Показались беглецы. Передовые всадники выехали из-за поворота. Заметив нас, они остановились, и постепенно к ним подтягивались остальные воины.
– Нам следует приблизиться, – заявил Ода.
– Стоим на месте, – приказал я.
– Но…
– Резни хочешь? – рявкнул я.
– Но… – снова заикнулся епископ.
– Пойду я, – последовал мой резкий ответ.
– Ты?
– Причем один. – Я вернул Алдвину щит и слез с седла.
– Я с тобой, – вызвался Ода.
– Чтобы у него оказалось два попа в заложниках? В пару к архиепископу еще и епископ? Ему это понравится.
Ода смотрел на людей Гутфрита, которые медленно выстраивались в линию, более широкую, чем наша. По меньшей мере два десятка пешие – лошади их были слишком плохи, чтобы выдержать седоков. Все надели шлемы и прикрылись щитами с эмблемой Гутфрита в виде вепря с длинными клыками.
– Пригласи его прийти и поговорить со мной, – попросил Ода. – Пообещай, что его не тронут.
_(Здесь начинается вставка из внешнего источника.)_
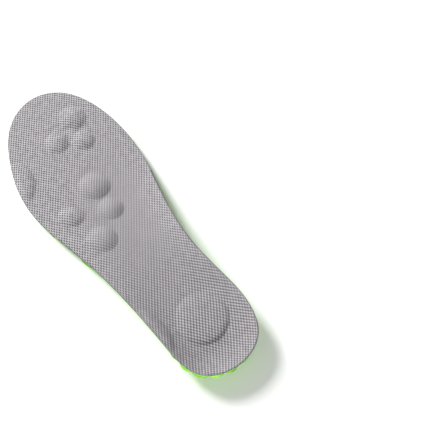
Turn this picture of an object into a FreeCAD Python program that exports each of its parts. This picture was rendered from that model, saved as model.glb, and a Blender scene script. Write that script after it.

Не удостоив епископа ответом, я глянул на Финана.
– Я постараюсь встретиться с Гутфритом на полпути, – объяснил я. – Если он возьмет сопровождающих, вышли мне такое же число.
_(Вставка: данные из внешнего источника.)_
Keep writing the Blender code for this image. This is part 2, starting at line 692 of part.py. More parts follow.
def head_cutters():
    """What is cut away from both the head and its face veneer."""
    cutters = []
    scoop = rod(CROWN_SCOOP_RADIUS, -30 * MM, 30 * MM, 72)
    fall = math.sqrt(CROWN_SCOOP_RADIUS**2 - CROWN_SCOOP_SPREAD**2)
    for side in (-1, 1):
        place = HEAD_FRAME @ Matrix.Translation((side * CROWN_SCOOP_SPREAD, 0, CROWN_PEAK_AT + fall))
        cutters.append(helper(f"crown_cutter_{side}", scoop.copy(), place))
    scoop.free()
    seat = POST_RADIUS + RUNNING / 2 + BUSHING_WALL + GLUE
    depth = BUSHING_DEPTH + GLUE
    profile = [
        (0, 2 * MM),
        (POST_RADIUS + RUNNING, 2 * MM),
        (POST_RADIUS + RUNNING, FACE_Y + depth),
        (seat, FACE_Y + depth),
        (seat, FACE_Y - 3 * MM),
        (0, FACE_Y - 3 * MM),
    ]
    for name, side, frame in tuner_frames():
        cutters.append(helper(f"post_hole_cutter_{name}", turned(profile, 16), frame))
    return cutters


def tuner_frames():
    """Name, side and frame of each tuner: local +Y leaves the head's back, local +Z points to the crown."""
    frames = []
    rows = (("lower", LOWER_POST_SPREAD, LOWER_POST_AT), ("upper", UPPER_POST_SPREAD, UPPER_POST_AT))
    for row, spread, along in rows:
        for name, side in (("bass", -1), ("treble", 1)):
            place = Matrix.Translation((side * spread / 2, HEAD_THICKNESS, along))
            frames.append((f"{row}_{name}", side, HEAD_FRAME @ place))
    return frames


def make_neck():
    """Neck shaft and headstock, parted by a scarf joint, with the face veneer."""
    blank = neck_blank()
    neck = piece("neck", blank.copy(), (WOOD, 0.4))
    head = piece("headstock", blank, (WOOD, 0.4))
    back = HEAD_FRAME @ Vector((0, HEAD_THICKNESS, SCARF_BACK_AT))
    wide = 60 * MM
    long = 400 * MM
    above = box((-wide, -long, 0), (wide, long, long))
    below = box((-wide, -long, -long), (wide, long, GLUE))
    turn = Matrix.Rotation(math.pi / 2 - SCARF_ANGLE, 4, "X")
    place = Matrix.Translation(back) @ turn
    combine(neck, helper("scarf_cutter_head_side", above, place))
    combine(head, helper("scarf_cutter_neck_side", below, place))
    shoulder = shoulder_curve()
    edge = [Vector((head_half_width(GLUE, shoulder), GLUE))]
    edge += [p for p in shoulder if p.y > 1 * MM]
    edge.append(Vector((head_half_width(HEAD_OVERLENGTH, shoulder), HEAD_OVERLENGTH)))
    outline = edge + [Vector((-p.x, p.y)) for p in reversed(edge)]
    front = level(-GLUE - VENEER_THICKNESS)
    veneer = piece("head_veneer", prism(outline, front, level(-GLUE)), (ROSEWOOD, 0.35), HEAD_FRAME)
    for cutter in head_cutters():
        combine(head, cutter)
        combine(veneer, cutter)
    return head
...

– Я пойду, – Финан ухмыльнулся.
– Нет. Ты останешься тут. Если возникнут проблемы, ты сообразишь, когда нужно вмешаться. И тогда действуй быстро.
Он понимающе кивнул. Мы с Финаном слишком долго воевали плечом к плечу, чтобы мне не требовалось подробно разъяснять свои планы.
Ирландец усмехнулся:
– Прилечу быстрее ветра.
– Лорд Утред… – начал было Ода.
– Я сделаю все, чтобы сохранить Гутфриту жизнь, – оборвал я его. – И заложникам тоже.
Я не был уверен, что мне это удастся, зато точно знал: стоит нам всем двинуться вперед прежде, чем мы окажемся на расстоянии оклика от людей Гутфрита, не миновать либо боя, либо приставленных к горлу заложников клинков. Гутфрит дурак, но дурак гордый, и я понимал, что он ответит отказом на требование освободить пленников и покорно вернуться в Эофервик. Король не согласится, потому что иначе потеряет лицо перед дружиной.
А воины эти были норманны – северяне, считающие себя самыми свирепыми бойцами в целом свете. Они превосходили нас числом и видели шанс пустить кровь и пограбить. Многие из них были молоды и хотели славы, хотели украсить руки золотом и серебром, мечтали, чтобы имена их произносили с ужасом. Жаждали убить меня, завладеть моими браслетами, оружием и землями.
И вот к ним-то я и направился в одиночку. Я проделал чуть больше половины пути, отделяющего моих людей от усталых воинов Гутфрита – те стояли на расстоянии далекого выстрела из лука. Потом выждал и, когда Гутфрит не сдвинулся с места, присел на поваленный римский мерный камень, стянул с головы шлем, поглядел на пасущихся на склоне овец, потом полюбовался полетом сокола, парящего в потоках слабого ветра. Птица описывала круги, так что послания богов тут искать не стоило.